Measuring account-based marketing
Marketing didn’t stop at lead gen – Antonia wanted to look at the affect of marketing on retention, cross-sell and up-sell within large accounts.
Though this is difficult to measure, they did an A/B test, targeting some accounts by using IP addresses but also with bespoke on-site events, too.
Other initiatives to improve usage of their products included developing content for company intranets.
Testing this activity is a much longer term task than testing lead generation tactics and Antonia admitted it would only yield results at the two-year mark.
However, without doing this measurement, she continued, “retention efforts look like a blackhole and marketing might not be getting the credit it deserves.”
Reporting back to the business
Antonia wanted the marketing department to move to a more measured approach of thinking about how it reports back to the business and makes its activity relevant to the business as a whole.

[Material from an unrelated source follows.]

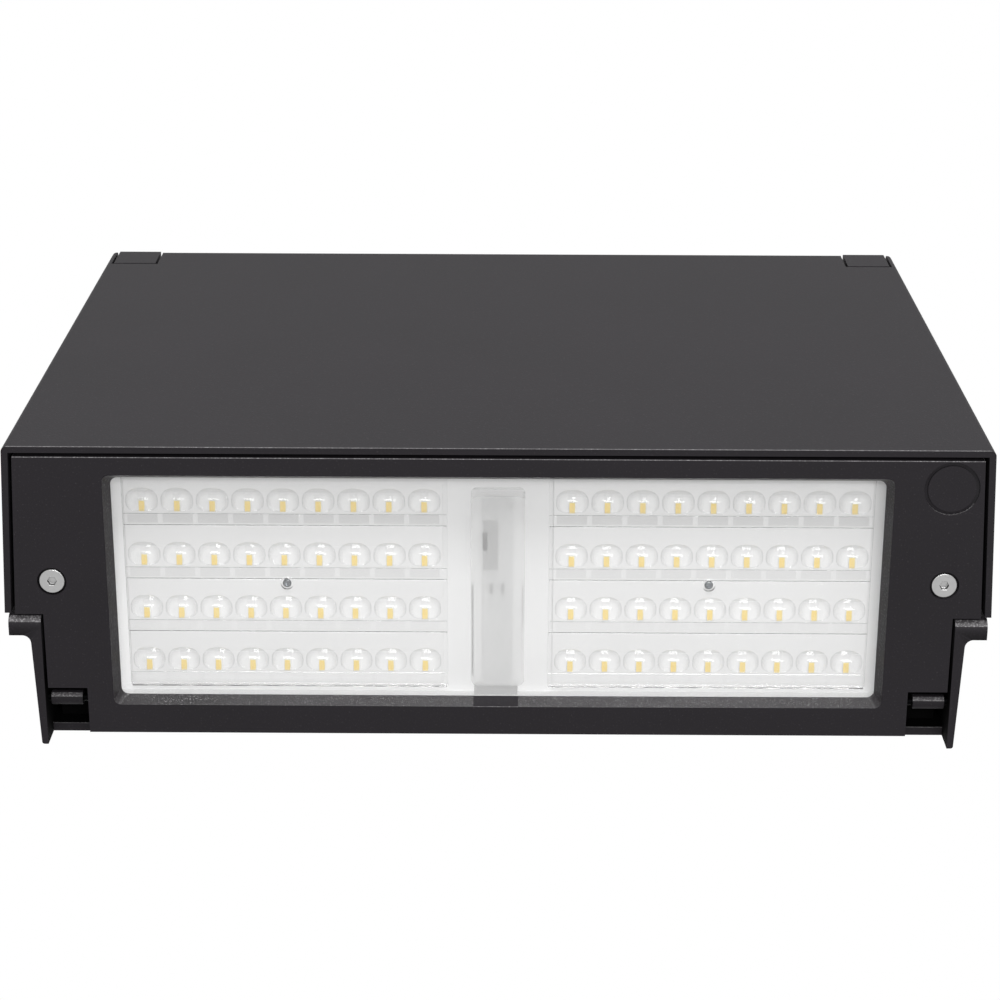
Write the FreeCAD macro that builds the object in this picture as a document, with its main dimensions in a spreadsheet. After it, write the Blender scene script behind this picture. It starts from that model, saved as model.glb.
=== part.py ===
"""Full cut-off LED wall pack: a cast back box on the wall, a cast hood hinged on two
arms at the top, and a lens door with the LED boards hinged at the lower rear corners.

Frame: origin in the wall plane at mid height, +Z up, -Y out of the wall, millimetres.
Depths are counted back from the front face and heights up from the bottom face.
"""
import FreeCAD, Part
import os
import re
import Sketcher

DIMS = [
    # overall
    ("housing_width", 457.0), ("housing_height", 342.0), ("overall_depth", 151.5),
    # hood casting
    ("skirt_depth", 83.0), ("skirt_flare", 3.6), ("hood_wall", 3.0), ("hood_rounding", 2.5),
    ("rib_thickness", 2.0), ("rib_depth", 6.0), ("rib_pitch", 105.0), ("rib_margin", 60.0),
    # back box casting
    ("lip_gap", 2.0), ("lip_depth", 9.6), ("lip_inset", 1.25), ("lip_rounding", 5.0),
    ("box_inset", 9.65), ("box_draft", 2.6), ("box_wall", 3.0), ("back_plate", 4.5),
    ("back_plate_rise", 14.6), ("box_fillet", 4.0), ("seal_width", 4.0), ("seal_thickness", 2.3),
    ("seal_groove", 1.5), ("seal_end", 5.5), ("wall_seal_width", 8.0), ("wall_seal_depth", 2.0),
    ("wall_seal_margin", 18.0), ("tip_rounding", 1.2),
    # top hinge arms and pins
    ("arm_inset", 16.25), ("arm_width", 23.9), ("arm_height", 25.0), ("arm_wall", 3.6),
    ("arm_gap", 1.5), ("hood_axis_setback", 7.0), ("hood_axis_drop", 11.0),
    ("hood_pin_radius", 2.5), ("lug_width", 6.5), ("lug_reach", 7.0), ("lug_drop", 9.0),
    ("blind_wall", 1.3),
    # lens door casting
    ("door_gap", 1.9), ("door_plate", 6.0), ("door_rim_height", 12.0), ("door_rim", 3.0),
    ("door_back_gap", 6.5), ("door_step_gap", 1.4), ("door_arm_gap", 1.6),
    ("chamber_height", 19.1), ("chamber_wall", 5.4), ("chamber_front_wall", 3.2),
    ("badge_radius", 12.9), ("badge_groove", 1.7), ("badge_groove_depth", 1.3),
    ("badge_inset", 19.1), ("badge_setback", 18.5),
    # window and lens
    ("window_side", 45.5), ("window_front", 13.8), ("window_back", 21.1), ("bevel", 3.0),
    ("window_corner", 4.0), ("lens_seal", 1.0), ("lens_seal_setback", 1.0), ("lens_margin", 4.0),
    ("lens_glass_thickness", 3.0), ("fit_gap", 0.3),
    # LED engine
    ("pan_wall", 1.5), ("pan_floor", 1.0), ("sink_base", 4.0), ("fin_height", 18.0),
    ("fin_thickness", 2.0), ("fin_margin", 10.0), ("fin_count", 25), ("fin_inset", 4.0),
    ("sink_screw_inset", 20.0), ("board_thickness", 1.6), ("led_columns", 9), ("led_rows", 4),
    ("led_first_column", 34.7), ("led_first_row", 33.6), ("led_side_margin", 15.82),
    ("led_back_margin", 15.29), ("led_size", 3.4), ("led_height", 0.9), ("led_pocket", 5.0),
    ("led_pocket_depth", 1.2), ("board_margin", 8.5), ("board_front", 18.0), ("board_back", 4.4),
    ("optic_plate", 1.5), ("dome_width", 14.8), ("dome_length", 12.4),
    ("dome_height", 4.3), ("dome_setback", 2.0), ("dome_flat", 3.4), ("bar_offset", 5.2),
    ("bar_length", 5.0), ("bar_height", 1.6), ("cover_width", 25.4), ("cover_front", 21.5),
    ("cover_back", 6.4), ("cover_wall", 1.2), ("cover_height", 7.3), ("cover_corner", 3.0),
    ("connector_width", 7.0), ("connector_length", 24.0), ("connector_height", 4.5),
    ("connector_front", 41.0), ("board_screw_shift", 0.9), ("board_screw_back", 11.2),
    ("board_screw_head", 2.2), ("board_screw_shank", 1.4), ("board_screw_lift", 1.4),
    ("board_screw_bite", 2.1),
    # captive screws and their brackets
    ("captive_inset", 6.6), ("captive_setback", 67.0), ("captive_head", 5.95),
    ("captive_head_height", 2.8), ("captive_sink", 0.4), ("captive_recess", 6.9),
    ("captive_shank", 2.4), ("captive_length", 17.3), ("captive_tip", 1.2), ("captive_socket", 2.2),
    ("captive_socket_depth", 1.8), ("captive_hole", 3.3), ("captive_thread", 3.0),
    ("thread_mouth", 1.0), ("captive_travel", 7.5), ("retainer_radius", 4.6), ("retainer_thickness", 1.0),
    ("bracket_rise", 17.0), ("bracket_thickness", 3.0), ("bracket_width", 12.6),
    ("bracket_nose", 9.0), ("bracket_back", 18.2), ("bracket_flange", 24.0),
    ("bracket_height", 28.0), ("bracket_nut", 6.4), ("bracket_nut_height", 9.0),
    ("bracket_screw_pitch", 12.0), ("bracket_screw_rise", 16.8), ("bracket_screw_shank", 2.0),
    ("bracket_screw_head", 3.8), ("bracket_screw_bite", 1.8),
    # door hinges
    ("door_axis_back", 21.3), ("door_axis_rise", 8.0), ("knuckle_gap", 1.9),
    ("knuckle_length", 14.9), ("knuckle_radius", 3.6), ("knuckle_web", 6.0), ("web_rise", 24.0),
    ("web_inset", 1.0), ("door_pin_radius", 2.0), ("notch_gap", 3.5), ("notch_reach", 8.4),
    ("pin_depth", 7.5), ("pin_seat", 1.2), ("running_gap", 0.05), ("seat_gap", 0.02),
    # wall interface
    ("lag_pitch_x", 330.0), ("lag_pitch_z", 200.0), ("lag_hole", 3.5), ("outlet_pitch", 88.9),
    ("outlet_hole", 2.6), ("wire_entry_radius", 11.1), ("conduit_radius", 10.4),
    ("conduit_boss", 15.0), ("conduit_boss_length", 9.0), ("conduit_back", 32.5),
    ("plug_length", 11.0), ("plug_socket", 5.0), ("plug_socket_depth", 6.0),
    # electrical parts
    ("tray_width", 250.0), ("tray_height", 104.0), ("tray_drop", 33.0), ("tray_thickness", 1.5),
    ("tray_standoff", 11.0), ("tray_flange", 14.0), ("standoff_radius", 5.0), ("tray_inset", 9.0),
    ("driver_length", 210.0), ("driver_width", 64.0), ("driver_depth", 32.0), ("driver_foot", 12.0),
    ("driver_foot_thickness", 2.0), ("driver_lift", 17.0), ("surge_width", 56.0),
    ("surge_height", 48.0), ("surge_depth", 30.0), ("surge_x", -150.0), ("surge_rise", 78.0),
    ("terminal_width", 60.0), ("terminal_height", 24.0), ("terminal_depth", 20.0),
    ("terminal_x", 90.0), ("terminal_foot_height", 90.0), ("terminal_count", 3), ("terminal_well", 4.8),
    ("ground_x", 55.0), ("ground_height", 102.0), ("screw_shank", 2.0), ("screw_head", 3.8),
    ("screw_head_height", 2.4), ("screw_bite", 6.0),
    # overlaps inside one piece
    ("weld", 0.5), ("overrun", 1.0),
]
ALIASES = {alias for alias, _ in DIMS}
HALF = "housing_width/2"
SAME = 0.01
UPRIGHT = FreeCAD.Rotation()
ALONG_X = FreeCAD.Rotation(FreeCAD.Vector(0, 1, 0), 90)
ALONG_Y = FreeCAD.Rotation(FreeCAD.Vector(1, 0, 0), -90)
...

This involved the production of a slick internal report that looked like a piece of external marketing and talking about finance, comparing progress to industry benchmarks.
Including financial data instills credibility and trust, and makes stakeholders feel better about the money they are spending on marketing.
When asked by the audience for tips on enacting cultural change, Antonia expounded the idea of painting a compelling vision of where a company’s marketing could be, then working on that with sales leadership.
Part of this vision is being honest about where a company is compared to its end goal.
Antonia freely admits that Thomson Reuters was nowhere near where it wanted to be, but that she defined the right indicators and followed through on activity she had committed to.
“If you say focus is on dollar in and dollar out, you have to prioritise that. Once you do that, you are trusted,” she said.
Of course there is always resistance, but marketing, especially in B2B, can be inspiring and can make big differences with only small changes.
Simple but compelling stuff.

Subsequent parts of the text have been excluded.